PROBLEM →
Repeat exactly the lines from the start through the line with "n.bump(height, 0.001), specular=0.055)", both ends included.

COLLECTED MATERIAL →

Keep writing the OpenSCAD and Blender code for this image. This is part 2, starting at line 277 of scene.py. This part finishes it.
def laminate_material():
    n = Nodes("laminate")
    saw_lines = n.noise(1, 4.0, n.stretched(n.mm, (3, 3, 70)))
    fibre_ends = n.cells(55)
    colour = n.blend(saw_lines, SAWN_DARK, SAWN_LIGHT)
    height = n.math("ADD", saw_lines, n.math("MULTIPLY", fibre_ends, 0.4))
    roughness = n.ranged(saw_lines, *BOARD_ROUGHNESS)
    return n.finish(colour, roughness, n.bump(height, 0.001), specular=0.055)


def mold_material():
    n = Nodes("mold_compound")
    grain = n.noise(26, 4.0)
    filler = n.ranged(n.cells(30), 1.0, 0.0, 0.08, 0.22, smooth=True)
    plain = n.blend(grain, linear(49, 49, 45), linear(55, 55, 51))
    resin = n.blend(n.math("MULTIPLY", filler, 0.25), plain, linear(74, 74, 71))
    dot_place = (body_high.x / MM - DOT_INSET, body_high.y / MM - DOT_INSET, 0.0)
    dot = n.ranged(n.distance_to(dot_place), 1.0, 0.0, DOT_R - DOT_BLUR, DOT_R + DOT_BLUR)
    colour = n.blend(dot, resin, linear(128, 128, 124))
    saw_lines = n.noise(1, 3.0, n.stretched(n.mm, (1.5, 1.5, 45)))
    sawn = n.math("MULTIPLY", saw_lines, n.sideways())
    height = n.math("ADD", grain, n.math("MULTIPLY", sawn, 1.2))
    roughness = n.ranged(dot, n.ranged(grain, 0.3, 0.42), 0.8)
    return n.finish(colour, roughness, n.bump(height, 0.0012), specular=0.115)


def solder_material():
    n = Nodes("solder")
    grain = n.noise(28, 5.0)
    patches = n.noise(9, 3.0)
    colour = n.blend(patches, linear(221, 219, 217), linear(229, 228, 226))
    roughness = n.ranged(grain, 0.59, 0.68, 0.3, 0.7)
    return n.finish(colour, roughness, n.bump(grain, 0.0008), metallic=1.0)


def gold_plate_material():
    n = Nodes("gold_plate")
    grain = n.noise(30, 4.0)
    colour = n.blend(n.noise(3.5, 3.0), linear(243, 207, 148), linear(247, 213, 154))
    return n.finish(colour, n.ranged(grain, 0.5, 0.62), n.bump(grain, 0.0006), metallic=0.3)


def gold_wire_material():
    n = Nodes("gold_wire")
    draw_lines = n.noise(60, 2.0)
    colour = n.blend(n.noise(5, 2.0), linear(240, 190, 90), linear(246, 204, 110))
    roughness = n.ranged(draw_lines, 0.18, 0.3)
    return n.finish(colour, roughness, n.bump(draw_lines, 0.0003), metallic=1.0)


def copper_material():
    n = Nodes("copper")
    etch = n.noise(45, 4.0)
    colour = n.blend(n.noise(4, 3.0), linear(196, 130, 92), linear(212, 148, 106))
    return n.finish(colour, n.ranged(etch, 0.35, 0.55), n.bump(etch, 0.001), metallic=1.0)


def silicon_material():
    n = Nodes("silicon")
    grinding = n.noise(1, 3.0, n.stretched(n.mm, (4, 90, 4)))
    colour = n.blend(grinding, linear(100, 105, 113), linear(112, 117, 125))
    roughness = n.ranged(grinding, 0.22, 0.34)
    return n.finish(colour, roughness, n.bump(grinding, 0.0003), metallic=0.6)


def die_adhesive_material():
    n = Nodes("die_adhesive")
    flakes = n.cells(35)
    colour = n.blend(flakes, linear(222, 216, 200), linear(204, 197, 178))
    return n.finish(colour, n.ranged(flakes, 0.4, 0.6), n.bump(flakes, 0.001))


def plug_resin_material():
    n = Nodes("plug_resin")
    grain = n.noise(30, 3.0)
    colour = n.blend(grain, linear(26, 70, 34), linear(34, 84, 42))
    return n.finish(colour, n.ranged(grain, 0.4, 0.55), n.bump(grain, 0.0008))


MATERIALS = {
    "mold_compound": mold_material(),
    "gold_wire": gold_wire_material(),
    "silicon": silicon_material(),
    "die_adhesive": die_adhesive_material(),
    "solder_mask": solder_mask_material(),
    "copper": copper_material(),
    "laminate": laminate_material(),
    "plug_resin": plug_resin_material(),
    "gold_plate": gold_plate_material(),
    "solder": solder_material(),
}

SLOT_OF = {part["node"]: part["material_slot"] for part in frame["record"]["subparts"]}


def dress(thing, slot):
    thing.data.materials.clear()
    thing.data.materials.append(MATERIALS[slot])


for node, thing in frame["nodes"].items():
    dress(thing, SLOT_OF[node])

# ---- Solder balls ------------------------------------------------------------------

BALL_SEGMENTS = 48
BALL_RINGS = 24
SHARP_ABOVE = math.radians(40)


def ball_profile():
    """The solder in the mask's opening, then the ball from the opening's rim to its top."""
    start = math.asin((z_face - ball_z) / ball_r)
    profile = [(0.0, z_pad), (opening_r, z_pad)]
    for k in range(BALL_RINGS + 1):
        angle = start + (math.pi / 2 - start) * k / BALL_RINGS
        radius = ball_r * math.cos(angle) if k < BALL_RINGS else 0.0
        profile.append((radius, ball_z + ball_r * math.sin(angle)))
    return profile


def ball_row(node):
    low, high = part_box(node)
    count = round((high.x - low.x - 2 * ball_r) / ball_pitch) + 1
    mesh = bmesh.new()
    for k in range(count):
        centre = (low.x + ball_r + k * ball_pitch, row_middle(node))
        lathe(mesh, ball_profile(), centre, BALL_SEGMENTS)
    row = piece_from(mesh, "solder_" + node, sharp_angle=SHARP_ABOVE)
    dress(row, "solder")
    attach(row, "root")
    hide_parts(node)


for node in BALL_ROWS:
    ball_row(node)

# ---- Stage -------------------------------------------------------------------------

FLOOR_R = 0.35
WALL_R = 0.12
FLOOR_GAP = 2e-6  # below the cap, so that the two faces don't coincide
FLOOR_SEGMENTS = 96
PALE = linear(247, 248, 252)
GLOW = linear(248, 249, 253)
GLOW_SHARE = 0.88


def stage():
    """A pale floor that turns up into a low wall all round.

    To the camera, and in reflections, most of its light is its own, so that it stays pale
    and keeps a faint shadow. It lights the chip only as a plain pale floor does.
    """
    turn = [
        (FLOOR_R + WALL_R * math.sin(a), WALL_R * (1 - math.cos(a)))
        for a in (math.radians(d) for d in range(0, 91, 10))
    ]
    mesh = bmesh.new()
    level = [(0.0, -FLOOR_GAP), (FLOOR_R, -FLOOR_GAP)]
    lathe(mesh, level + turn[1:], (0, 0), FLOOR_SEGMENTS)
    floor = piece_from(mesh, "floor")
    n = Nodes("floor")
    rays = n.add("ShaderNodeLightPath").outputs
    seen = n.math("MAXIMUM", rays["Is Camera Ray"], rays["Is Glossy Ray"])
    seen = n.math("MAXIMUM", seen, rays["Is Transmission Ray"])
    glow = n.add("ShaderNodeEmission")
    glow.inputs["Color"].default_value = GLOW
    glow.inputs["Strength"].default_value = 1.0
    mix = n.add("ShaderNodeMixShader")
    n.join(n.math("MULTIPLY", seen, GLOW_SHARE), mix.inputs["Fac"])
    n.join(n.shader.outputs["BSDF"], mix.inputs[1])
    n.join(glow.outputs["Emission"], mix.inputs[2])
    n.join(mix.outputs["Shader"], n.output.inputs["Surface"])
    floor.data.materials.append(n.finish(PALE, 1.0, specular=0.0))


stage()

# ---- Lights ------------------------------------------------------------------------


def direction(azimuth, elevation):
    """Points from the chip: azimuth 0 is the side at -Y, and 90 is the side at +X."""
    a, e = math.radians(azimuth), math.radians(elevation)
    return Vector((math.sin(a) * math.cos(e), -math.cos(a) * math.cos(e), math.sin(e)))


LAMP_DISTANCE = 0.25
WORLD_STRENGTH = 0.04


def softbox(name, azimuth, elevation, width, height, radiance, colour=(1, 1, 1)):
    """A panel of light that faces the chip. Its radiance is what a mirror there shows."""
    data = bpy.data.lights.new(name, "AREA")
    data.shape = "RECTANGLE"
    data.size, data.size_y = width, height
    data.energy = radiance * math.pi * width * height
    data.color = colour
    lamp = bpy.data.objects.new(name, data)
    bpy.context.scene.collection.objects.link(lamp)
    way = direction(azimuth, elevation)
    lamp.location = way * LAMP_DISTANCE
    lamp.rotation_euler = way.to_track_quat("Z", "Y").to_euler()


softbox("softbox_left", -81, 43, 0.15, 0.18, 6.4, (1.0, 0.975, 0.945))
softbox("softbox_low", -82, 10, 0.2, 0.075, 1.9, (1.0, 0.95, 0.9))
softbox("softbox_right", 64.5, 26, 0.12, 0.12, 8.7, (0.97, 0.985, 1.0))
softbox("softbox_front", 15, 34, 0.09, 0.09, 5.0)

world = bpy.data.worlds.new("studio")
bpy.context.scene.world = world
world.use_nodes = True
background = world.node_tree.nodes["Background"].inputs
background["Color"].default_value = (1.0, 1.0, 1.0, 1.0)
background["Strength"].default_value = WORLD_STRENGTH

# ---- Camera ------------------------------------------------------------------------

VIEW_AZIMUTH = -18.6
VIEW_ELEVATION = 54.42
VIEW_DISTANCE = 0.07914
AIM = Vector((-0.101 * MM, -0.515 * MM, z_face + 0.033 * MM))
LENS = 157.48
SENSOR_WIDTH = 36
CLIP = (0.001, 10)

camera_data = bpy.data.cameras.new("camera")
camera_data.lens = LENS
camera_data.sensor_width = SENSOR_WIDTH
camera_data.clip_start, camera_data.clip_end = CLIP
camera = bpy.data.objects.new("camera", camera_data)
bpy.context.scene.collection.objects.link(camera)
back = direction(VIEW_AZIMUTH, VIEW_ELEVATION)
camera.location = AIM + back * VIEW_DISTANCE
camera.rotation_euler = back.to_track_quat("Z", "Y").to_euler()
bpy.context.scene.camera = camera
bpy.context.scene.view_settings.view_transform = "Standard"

WRITTEN RESPONSE →
Keep writing the OpenSCAD and Blender code for this image. This is part 2, starting at line 277 of scene.py. This part finishes it.
def laminate_material():
    n = Nodes("laminate")
    saw_lines = n.noise(1, 4.0, n.stretched(n.mm, (3, 3, 70)))
    fibre_ends = n.cells(55)
    colour = n.blend(saw_lines, SAWN_DARK, SAWN_LIGHT)
    height = n.math("ADD", saw_lines, n.math("MULTIPLY", fibre_ends, 0.4))
    roughness = n.ranged(saw_lines, *BOARD_ROUGHNESS)
    return n.finish(colour, roughness, n.bump(height, 0.001), specular=0.055)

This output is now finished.